Investigation of Low-Profile Vortex Generators via Experimental Methods

Abstract

A novel low-profile vortex generator has recently demonstrated fuel savings of 1% on commercial aircraft. It has been termed a Conformal Vortex Generator (CVG) and consists of a backward facing step where the chord position of the step periodically varies in the spanwise direction. The fluid mechanism response for the observed fuel savings remains unclear. The current work aims to understand the behavior at subsonic conditions via two sets of experiments. The first experiment used particle-image-velocimetry in a water tunnel to study the flow over a CVG on a flat plate.
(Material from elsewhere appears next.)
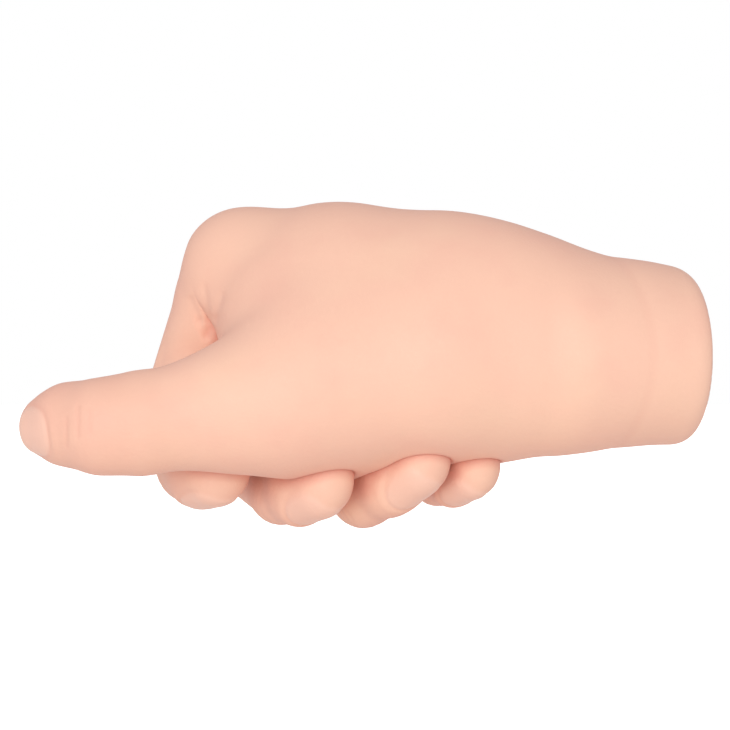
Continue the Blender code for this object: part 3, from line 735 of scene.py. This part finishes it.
def silicone():
    """Moulded silicone skin: soft mottling, painted shade in folds and at edges turned from the viewer,
    fine pores and a low sheen.
    """
    material, nodes, links = new_material("silicone_skin")
    shader = nodes["Principled BSDF"]
    place = nodes.new("ShaderNodeAttribute")
    place.attribute_name = "rest"
    # painted shade in folds and grooves, plus flush, read from the 'fold' attribute
    fold = nodes.new("ShaderNodeAttribute")
    fold.attribute_name = "fold"

    flush = node(nodes, "ShaderNodeTexNoise", Scale=45.0, Detail=3.0, Roughness=0.55)
    links.new(place.outputs["Vector"], flush.inputs["Vector"])
    sallow = node(nodes, "ShaderNodeTexNoise", Scale=28.0, Detail=2.0, Roughness=0.5)
    sallow.noise_dimensions = "4D"
    sallow.inputs["W"].default_value = 3.0
    links.new(place.outputs["Vector"], sallow.inputs["Vector"])
    # painted shade at edges turned from the viewer
    edge_shade = node(nodes, "ShaderNodeLayerWeight", Blend=0.35)
    nail_part = nodes.new("ShaderNodeAttribute")
    nail_part.attribute_name = "nail"
    colour = SKIN_BASE
    for value, low, high, most, other in (
        (flush.outputs["Fac"], 0.5, 0.8, 0.35, SKIN_FLUSH),
        (sallow.outputs["Fac"], 0.5, 0.8, 0.5, SKIN_SALLOW),
        (fold.outputs["Fac"], 0.25, 1.0, 0.5, SKIN_FOLD_SHADE),
        (edge_shade.outputs["Facing"], 0.2, 1.0, 0.55, SKIN_EDGE_SHADE),
        (nail_part.outputs["Fac"], 0.0, 1.0, 0.6, NAIL_TINT),
    ):
        share = ranged(nodes, links, value, low, high, 0, most)
        colour = tint(nodes, links, share, colour, other)
    links.new(colour, shader.inputs["Base Color"])

    pores = node(nodes, "ShaderNodeTexVoronoi", Scale=1300.0)
    links.new(place.outputs["Vector"], pores.inputs["Vector"])
    grain = node(nodes, "ShaderNodeTexNoise", Scale=700.0, Detail=4.0, Roughness=0.6)
    links.new(place.outputs["Vector"], grain.inputs["Vector"])
    height = nodes.new("ShaderNodeMath")
    height.operation = "MULTIPLY_ADD"
    links.new(grain.outputs["Fac"], height.inputs[0])
    height.inputs[1].default_value = 0.8
    links.new(pores.outputs["Distance"], height.inputs[2])
    relief = node(nodes, "ShaderNodeBump", Strength=0.16, Distance=0.0002)
    links.new(height.outputs["Value"], relief.inputs["Height"])
    links.new(relief.outputs["Normal"], shader.inputs["Normal"])
    matt = ranged(nodes, links, grain.outputs["Fac"], 0.3, 0.7, 0.48, 0.62)
    gloss = nodes.new("ShaderNodeMath")
    gloss.operation = "MULTIPLY_ADD"
    links.new(nail_part.outputs["Fac"], gloss.inputs[0])
    gloss.inputs[1].default_value = -0.2
    links.new(matt, gloss.inputs[2])
    links.new(gloss.outputs["Value"], shader.inputs["Roughness"])
    shader.inputs["Specular IOR Level"].default_value = 0.32
    return material


SILICONE = silicone()


def hard_material(name, colour, roughness, metallic, streaks):
    """Turned metal or moulded plastic: fine grain drawn out by streaks, slightly worn."""
    material, nodes, links = new_material(name)
    shader = nodes["Principled BSDF"]
    place = nodes.new("ShaderNodeTexCoord")
    drawn = node(nodes, "ShaderNodeMapping", Scale=streaks)
    links.new(place.outputs["Object"], drawn.inputs["Vector"])
    grain = node(nodes, "ShaderNodeTexNoise", Scale=900.0, Detail=4.0, Roughness=0.6)
    links.new(drawn.outputs["Vector"], grain.inputs["Vector"])
    patches = node(nodes, "ShaderNodeTexNoise", Scale=90.0, Detail=3.0, Roughness=0.5)
    links.new(place.outputs["Object"], patches.inputs["Vector"])
    worn = tuple(0.8 * c for c in colour)
    shade = ranged(nodes, links, patches.outputs["Fac"], 0.35, 0.75, 0, 0.7)
    links.new(tint(nodes, links, shade, colour, worn), shader.inputs["Base Color"])
    gloss = ranged(nodes, links, grain.outputs["Fac"], 0.3, 0.7, roughness - 0.07, roughness + 0.1)
    links.new(gloss, shader.inputs["Roughness"])
    shader.inputs["Metallic"].default_value = metallic
    relief = node(nodes, "ShaderNodeBump", Strength=0.2, Distance=0.0001)
    links.new(grain.outputs["Fac"], relief.inputs["Height"])
    links.new(relief.outputs["Normal"], shader.inputs["Normal"])
    return material


def dress_hardware():
    """Procedural materials for the CAD nodes, by the record's slot names."""
    plain = (1, 1, 1)
    turned_finish = (0.25, 1, 1)
    made = {
        "steel": hard_material("turned_steel", (0.56, 0.57, 0.58), 0.28, 1.0, turned_finish),
        "aluminium": hard_material("anodised_aluminium", (0.72, 0.73, 0.75), 0.34, 1.0, turned_finish),
        "acetal": hard_material("white_acetal", (0.82, 0.82, 0.79), 0.42, 0.0, plain),
        "frame_nylon": hard_material("frame_nylon_grey", (0.16, 0.17, 0.18), 0.55, 0.0, plain),
        "bone_nylon": hard_material("bone_nylon_ivory", (0.70, 0.66, 0.58), 0.5, 0.0, plain),
    }
    for part in frame["nodes"].values():
        for place, old in enumerate(part.data.materials):
            kind = old.name.split(".")[0] if old else ""
            if kind in made:
                part.data.materials[place] = made[kind]


dress_hardware()


# ---------------------------------------------------------------- pieces

PALM_CELL = 0.7
DIGIT_CELL = 0.5
ROOM = 4.0


def box_round(*balls):
    """The box round (centre, radius) pairs, with room to spare."""
    low = np.min([c - r for c, r in balls], 0) - ROOM
    high = np.max([c + r for c, r in balls], 0) + ROOM
    return low, high


def blended(piece):
    """Bakes piece's world placement into its mesh."""
    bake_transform(piece)


def add_palm():
    """The skin of the cuff, the palm and the thumb's base, over the thumb's swing joint."""
    balls = [(m[0], m[2]) for m in MASSES] + [(m[1], m[3]) for m in MASSES]
    balls += [(vec(RIM, 0, 0), 23.0), (THUMB.middle, 12.0)]
    piece = add_skin("palm_and_thumb_skin", palm_skin, *box_round(*balls), PALM_CELL)
    blended(piece)
    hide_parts("palm_skin", "palm_core", "thumb_base_skin")


def add_thumb_end():
    """The skin of the thumb's end, over its end joint."""
    balls = [(THUMB.knuckle * 0.4 + THUMB.middle * 0.6, 13.0), (THUMB.tip, 9.0)]
    piece = add_skin("thumb_end_skin", thumb_end, *box_round(*balls), DIGIT_CELL)
    blended(piece)
    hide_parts("thumb_tip_skin")


def add_finger(f):
    """A finger's two pieces of skin, over its knuckle and over its middle joint."""
    balls = [(f.knuckle, 20.0), (f.middle, 11.0)]
    first = add_skin(f.name + "_first_skin", first_part(f), *box_round(*balls), DIGIT_CELL)
    blended(first)
    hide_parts(f.name + "_base_skin")
    balls = [(0.5 * (f.knuckle + f.middle), 11.0), (f.middle, 11.0), (f.end, 10.0), (f.tip, 9.0)]
    last = add_skin(f.name + "_end_skin", end_part(f), *box_round(*balls), DIGIT_CELL)
    blended(last)
    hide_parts(f.name + "_tip_skin")


add_palm()
add_thumb_end()
for digit in FINGERS:
    add_finger(digit)


# ---------------------------------------------------------------- floor, light and camera

PICTURE_SIDE = 163.7
VIEW_TURN = -15.0
CAMERA_AWAY = 1600.0
CAMERA_HEIGHT = -1.9
RIM_TO_MIDDLE = 72.5
SENSOR_WIDTH = 36.0
FLOOR_DROP = 62.0
FLOOR_RADIUS = 9000.0
LAMP_BACK = 1200.0
LAMP_LEFT = 200.0
LAMP_UP = 250.0
LAMP_SIZE = 1000.0
LAMP_POWER = 7.5
AMBIENT = 0.66
FLOOR_GLOW = 0.12


def add_floor():
    """A pale floor that shows as plain white, and that can be seen through from below."""
    place = (0, 0, -FLOOR_DROP * MM)
    radius = FLOOR_RADIUS * MM
    bpy.ops.mesh.primitive_circle_add(vertices=96, radius=radius, fill_type="NGON", location=place)
    floor = bpy.context.object
    floor.name = "floor"
    material, nodes, links = new_material("pale_floor")
    shader = nodes["Principled BSDF"]
    shader.inputs["Base Color"].default_value = (0.9, 0.9, 0.9, 1)
    shader.inputs["Roughness"].default_value = 0.8
    shader.inputs["Emission Color"].default_value = (1, 1, 1, 1)
    seen = nodes.new("ShaderNodeLightPath")
    glow = ranged(nodes, links, seen.outputs["Is Camera Ray"], 0, 1, FLOOR_GLOW, 1.0)
    links.new(glow, shader.inputs["Emission Strength"])
    side = nodes.new("ShaderNodeNewGeometry")
    from_above = ranged(nodes, links, side.outputs["Backfacing"], 0, 1, 1, 0)
    links.new(from_above, shader.inputs["Alpha"])
    floor.data.materials.append(material)


def add_lamp(name, place, target):
    """A soft round lamp that points at target."""
    lamp = bpy.data.lights.new(name, "AREA")
    lamp.shape = "DISK"
    lamp.size = LAMP_SIZE * MM
    lamp.energy = LAMP_POWER
    holder = bpy.data.objects.new(name, lamp)
    bpy.context.scene.collection.objects.link(holder)
    holder.location = place
    holder.rotation_euler = (target - holder.location).to_track_quat("-Z", "Y").to_euler()
    holder.visible_camera = False


def light_world():
    """White to the camera, softer as light."""
    world = bpy.data.worlds.new("studio")
    bpy.context.scene.world = world
    world.use_nodes = True
    nodes, links = world.node_tree.nodes, world.node_tree.links
    seen = nodes.new("ShaderNodeLightPath")
    strength = nodes.new("ShaderNodeMapRange")
    links.new(seen.outputs["Is Camera Ray"], strength.inputs["Value"])
    strength.inputs["To Min"].default_value = AMBIENT
    strength.inputs["To Max"].default_value = 1.0
    links.new(strength.outputs["Result"], nodes["Background"].inputs["Strength"])
    nodes["Background"].inputs["Color"].default_value = (1, 1, 1, 1)


def add_camera():
    """The camera, level with the hand; returns what it looks at, and its right and back directions."""
    turn = math.radians(VIEW_TURN)
    right = vec(math.cos(turn), math.sin(turn), 0)
    back = vec(math.sin(turn), -math.cos(turn), 0)
    centre = vec(RIM, 0, CAMERA_HEIGHT) - RIM_TO_MIDDLE * right
    camera = bpy.data.cameras.new("camera")
    holder = bpy.data.objects.new("camera", camera)
    bpy.context.scene.collection.objects.link(holder)
    place = centre + CAMERA_AWAY * back
    holder.location = place * MM
    holder.rotation_euler = (math.radians(90), 0, turn)
    camera.sensor_width = SENSOR_WIDTH
    camera.lens = SENSOR_WIDTH * CAMERA_AWAY / PICTURE_SIDE
    camera.clip_start = 0.01
    camera.clip_end = 50.0
    bpy.context.scene.camera = holder
    return centre * MM, right, back


add_floor()
light_world()
centre, right, back = add_camera()
lamp_place = centre + (LAMP_BACK * back - LAMP_LEFT * right + vec(0, 0, LAMP_UP)) * MM
add_lamp("front", Vector(lamp_place), Vector(centre))
bpy.context.scene.view_settings.view_transform = "Standard"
Measurements were acquired immediately downstream of the peak, valley, and mid-locations as downstream distance based Reynolds numbers between 60,000 and 900,000. This study showed that with a laminar inlet the flow downstream of the peak transitions to turbulent flow while downstream of the valley it remains laminar, which results in significant spanwise variation in the velocity distribution. The second experiment used Pitot-static probes (single and multi-hole) to acquire wake surveys in a wind tunnel downstream of an LA203A airfoil with either a CVG, backward facing step, or a clean wing configuration. Multiple CVG configurations were studied at a chord based Reynolds number of 300,000 and the angle of attack varied from 0 to 10 degrees. The CVGs generated strong coherent structures that persisted at least five chord lengths in the airfoil wake. The general trend was that the smaller the CVG the weaker the coherent structures. At higher angles of attack, the coefficient of drag increased the further upstream the CVG was located. In general, CVG outperformed a backward facing step but not the clean wing configuration.